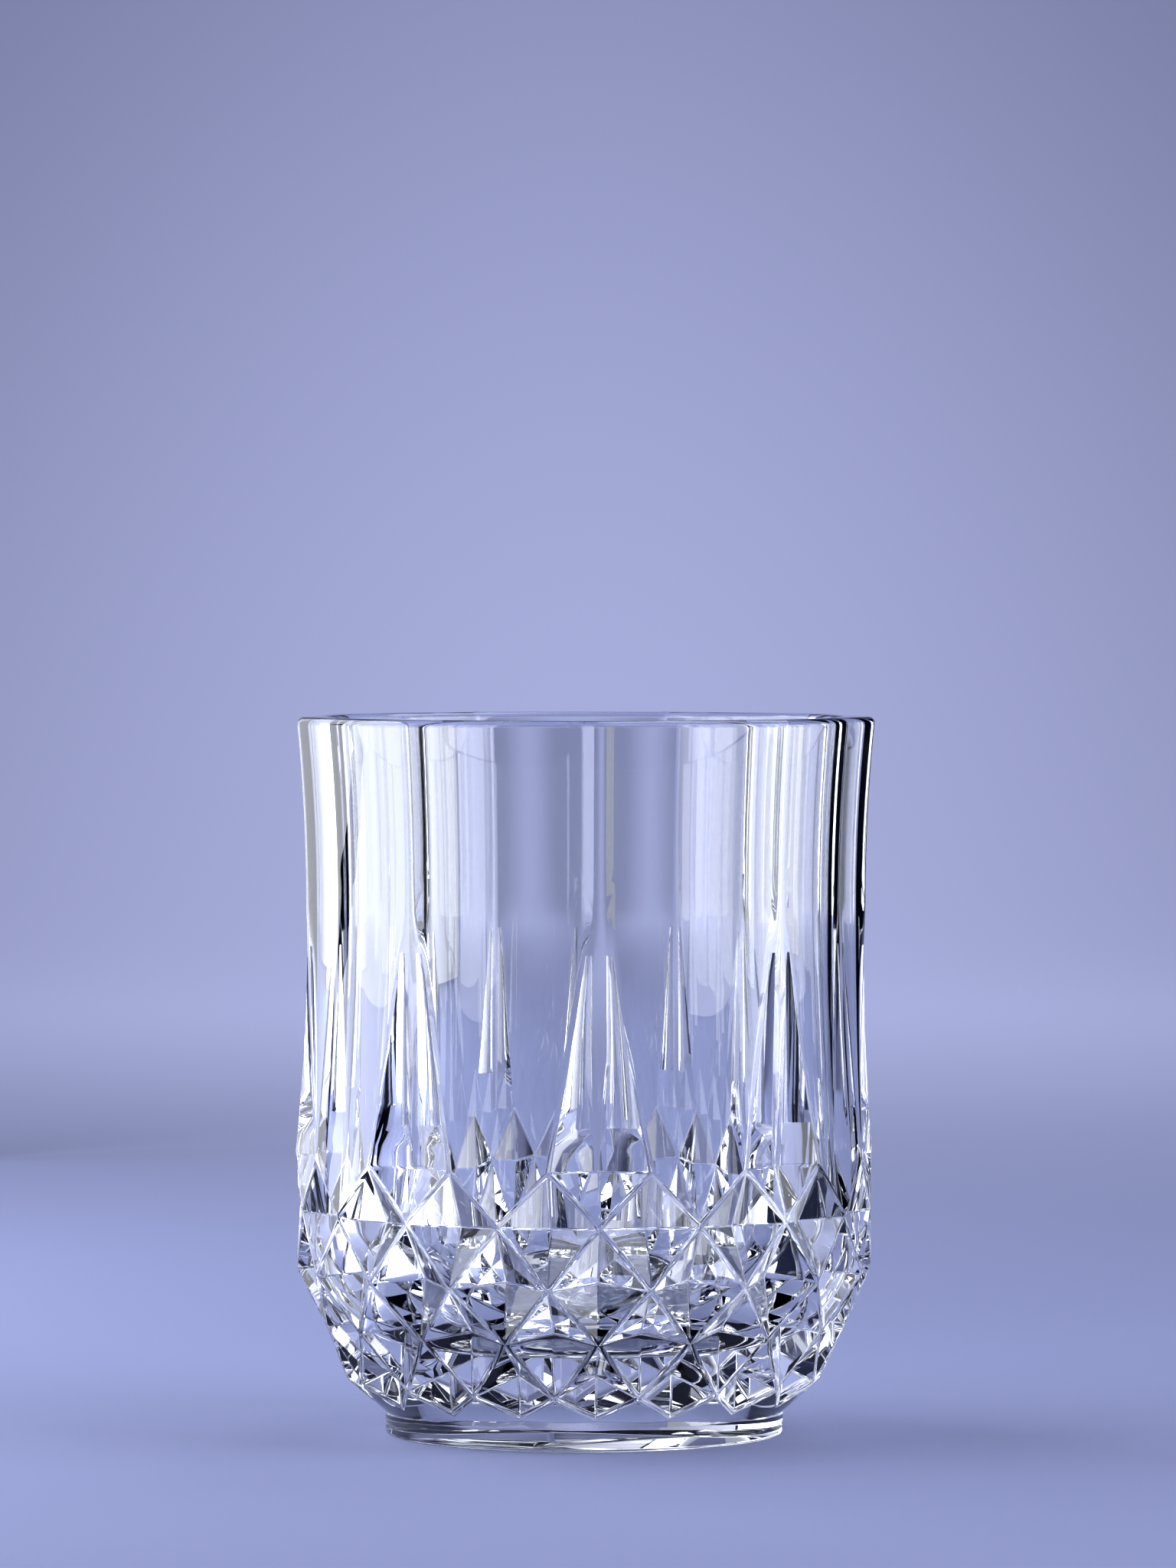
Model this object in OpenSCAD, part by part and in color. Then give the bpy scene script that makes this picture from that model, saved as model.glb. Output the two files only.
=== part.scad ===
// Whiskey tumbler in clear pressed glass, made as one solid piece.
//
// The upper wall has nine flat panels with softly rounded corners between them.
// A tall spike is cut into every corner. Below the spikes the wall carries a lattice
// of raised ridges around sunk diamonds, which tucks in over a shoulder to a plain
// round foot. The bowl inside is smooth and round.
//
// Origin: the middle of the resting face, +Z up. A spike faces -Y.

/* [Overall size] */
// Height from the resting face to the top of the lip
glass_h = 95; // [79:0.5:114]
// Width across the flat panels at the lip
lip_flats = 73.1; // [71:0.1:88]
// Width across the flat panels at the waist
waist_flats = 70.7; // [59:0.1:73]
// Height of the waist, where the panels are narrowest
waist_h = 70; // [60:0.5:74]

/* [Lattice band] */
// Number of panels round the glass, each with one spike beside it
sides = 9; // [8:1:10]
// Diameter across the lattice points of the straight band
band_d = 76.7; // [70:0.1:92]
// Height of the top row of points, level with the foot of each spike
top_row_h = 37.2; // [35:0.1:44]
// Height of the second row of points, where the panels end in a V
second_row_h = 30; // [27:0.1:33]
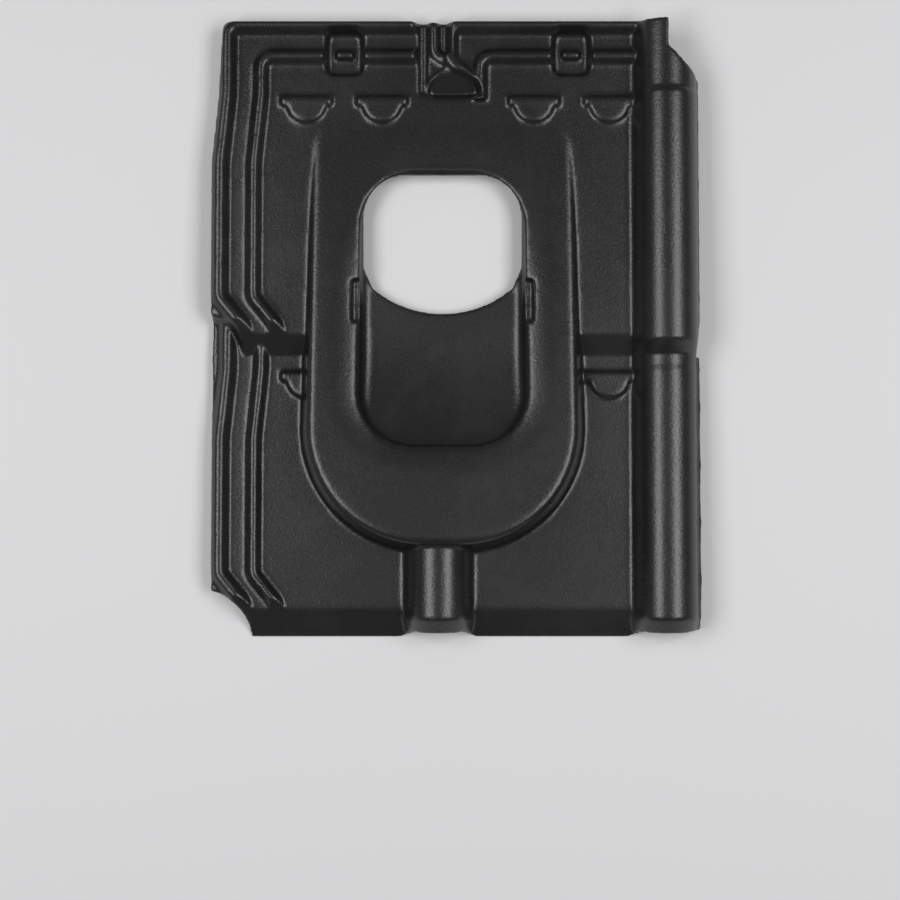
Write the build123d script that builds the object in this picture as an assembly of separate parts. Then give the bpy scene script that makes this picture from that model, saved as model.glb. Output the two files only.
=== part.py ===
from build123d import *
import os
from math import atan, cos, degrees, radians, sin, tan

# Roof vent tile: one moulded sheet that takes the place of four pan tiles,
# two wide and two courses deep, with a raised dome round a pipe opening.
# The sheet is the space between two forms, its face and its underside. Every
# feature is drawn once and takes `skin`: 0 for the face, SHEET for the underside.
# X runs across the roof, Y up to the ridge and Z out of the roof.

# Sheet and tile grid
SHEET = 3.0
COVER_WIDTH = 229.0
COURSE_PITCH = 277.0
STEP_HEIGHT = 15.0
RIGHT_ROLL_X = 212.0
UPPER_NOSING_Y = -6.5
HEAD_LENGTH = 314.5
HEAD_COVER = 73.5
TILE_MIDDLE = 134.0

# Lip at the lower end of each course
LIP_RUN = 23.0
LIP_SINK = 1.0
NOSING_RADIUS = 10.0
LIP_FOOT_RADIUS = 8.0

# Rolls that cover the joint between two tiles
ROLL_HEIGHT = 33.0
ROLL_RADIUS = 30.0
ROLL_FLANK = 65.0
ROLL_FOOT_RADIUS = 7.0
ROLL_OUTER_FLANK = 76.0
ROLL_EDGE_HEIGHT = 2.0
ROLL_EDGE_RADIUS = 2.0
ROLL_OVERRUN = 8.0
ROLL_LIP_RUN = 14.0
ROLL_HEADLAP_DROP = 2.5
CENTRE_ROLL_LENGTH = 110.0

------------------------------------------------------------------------

## Short task
Make an exact copy of every entry.

## Exercise answer
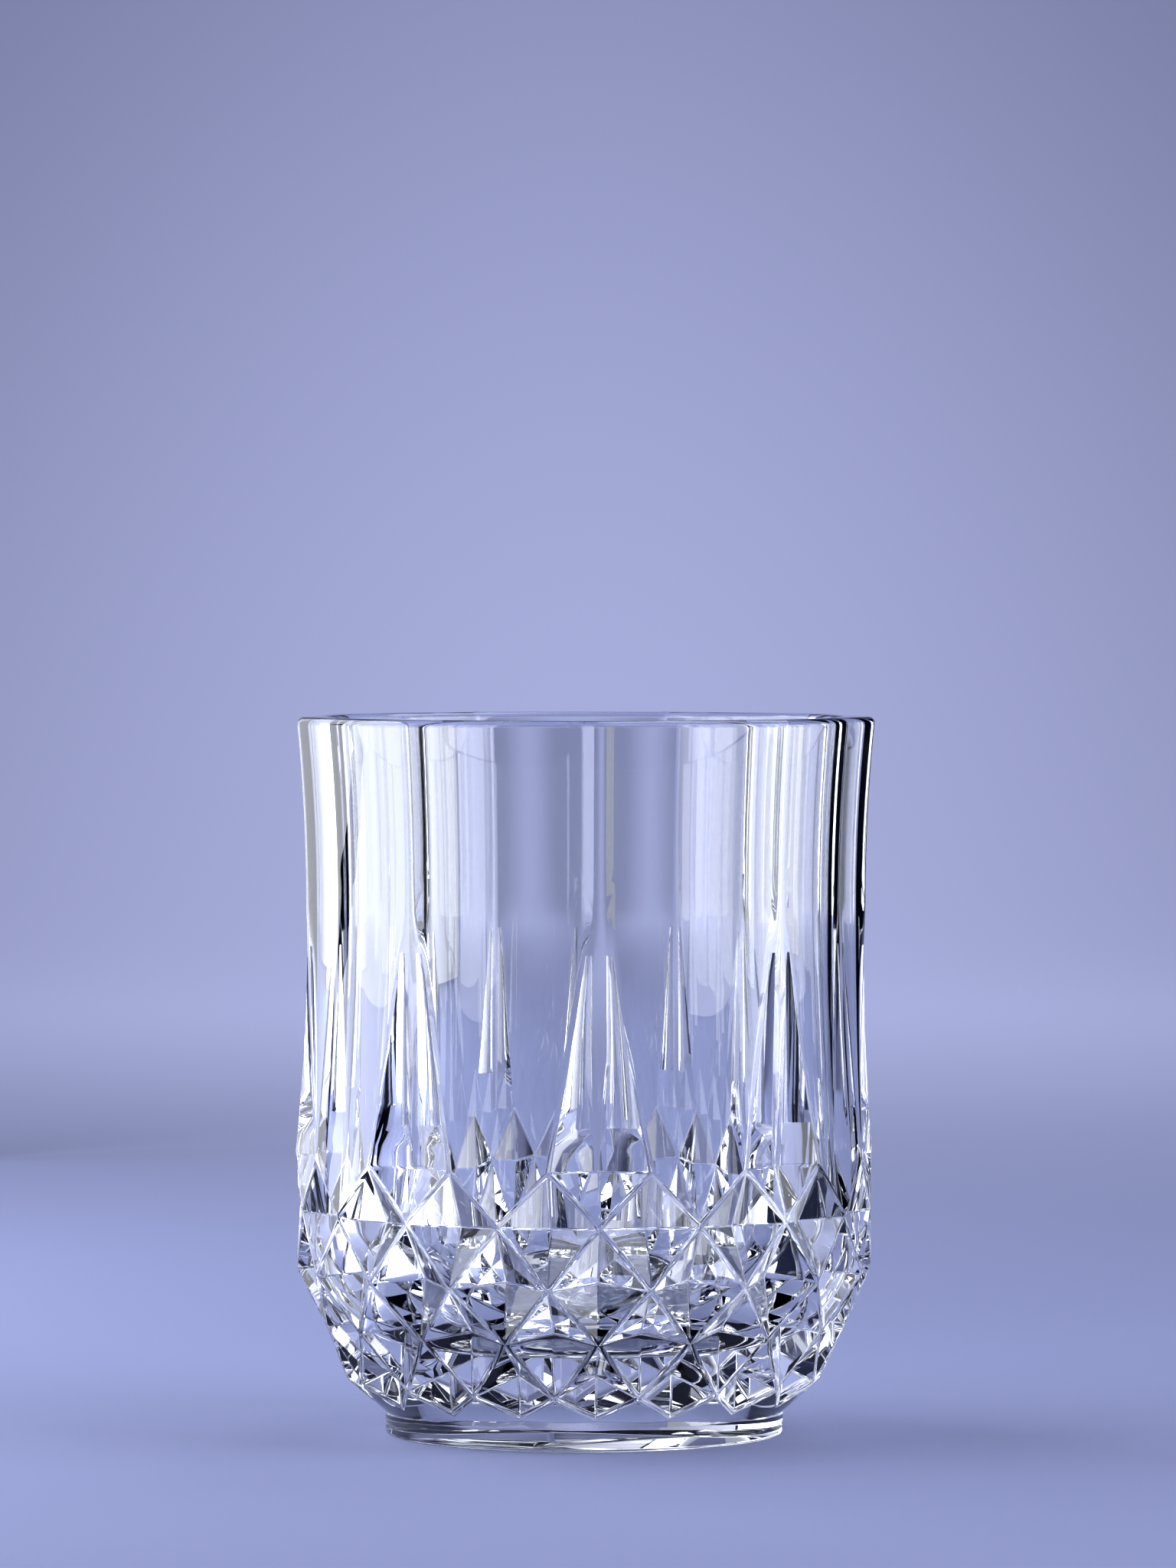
Model this object in OpenSCAD, part by part and in color. Then give the bpy scene script that makes this picture from that model, saved as model.glb. Output the two files only.
=== part.scad ===
// Whiskey tumbler in clear pressed glass, made as one solid piece.
//
// The upper wall has nine flat panels with softly rounded corners between them.
// A tall spike is cut into every corner. Below the spikes the wall carries a lattice
// of raised ridges around sunk diamonds, which tucks in over a shoulder to a plain
// round foot. The bowl inside is smooth and round.
//
// Origin: the middle of the resting face, +Z up. A spike faces -Y.

/* [Overall size] */
// Height from the resting face to the top of the lip
glass_h = 95; // [79:0.5:114]
// Width across the flat panels at the lip
lip_flats = 73.1; // [71:0.1:88]
// Width across the flat panels at the waist
waist_flats = 70.7; // [59:0.1:73]
// Height of the waist, where the panels are narrowest
waist_h = 70; // [60:0.5:74]

/* [Lattice band] */
// Number of panels round the glass, each with one spike beside it
sides = 9; // [8:1:10]
// Diameter across the lattice points of the straight band
band_d = 76.7; // [70:0.1:92]
// Height of the top row of points, level with the foot of each spike
top_row_h = 37.2; // [35:0.1:44]
// Height of the second row of points, where the panels end in a V
second_row_h = 30; // [27:0.1:33]
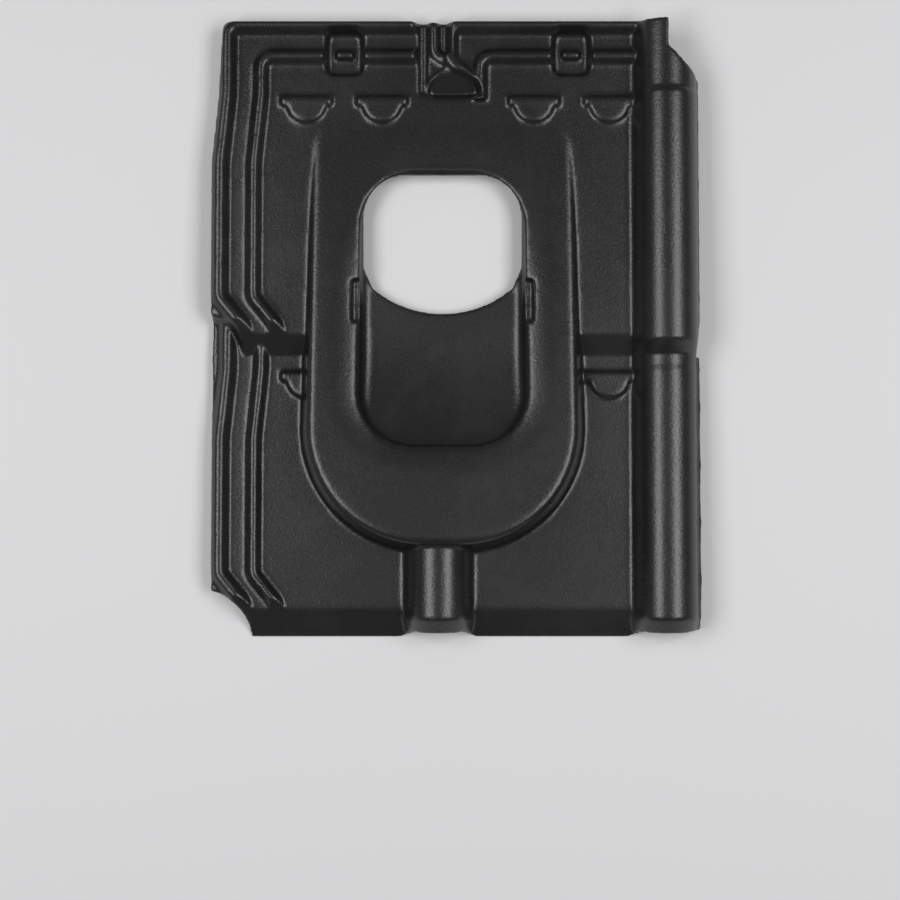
Write the build123d script that builds the object in this picture as an assembly of separate parts. Then give the bpy scene script that makes this picture from that model, saved as model.glb. Output the two files only.
=== part.py ===
from build123d import *
import os
from math import atan, cos, degrees, radians, sin, tan

# Roof vent tile: one moulded sheet that takes the place of four pan tiles,
# two wide and two courses deep, with a raised dome round a pipe opening.
# The sheet is the space between two forms, its face and its underside. Every
# feature is drawn once and takes `skin`: 0 for the face, SHEET for the underside.
# X runs across the roof, Y up to the ridge and Z out of the roof.

# Sheet and tile grid
SHEET = 3.0
COVER_WIDTH = 229.0
COURSE_PITCH = 277.0
STEP_HEIGHT = 15.0
RIGHT_ROLL_X = 212.0
UPPER_NOSING_Y = -6.5
HEAD_LENGTH = 314.5
HEAD_COVER = 73.5
TILE_MIDDLE = 134.0

# Lip at the lower end of each course
LIP_RUN = 23.0
LIP_SINK = 1.0
NOSING_RADIUS = 10.0
LIP_FOOT_RADIUS = 8.0

# Rolls that cover the joint between two tiles
ROLL_HEIGHT = 33.0
ROLL_RADIUS = 30.0
ROLL_FLANK = 65.0
ROLL_FOOT_RADIUS = 7.0
ROLL_OUTER_FLANK = 76.0
ROLL_EDGE_HEIGHT = 2.0
ROLL_EDGE_RADIUS = 2.0
ROLL_OVERRUN = 8.0
ROLL_LIP_RUN = 14.0
ROLL_HEADLAP_DROP = 2.5
CENTRE_ROLL_LENGTH = 110.0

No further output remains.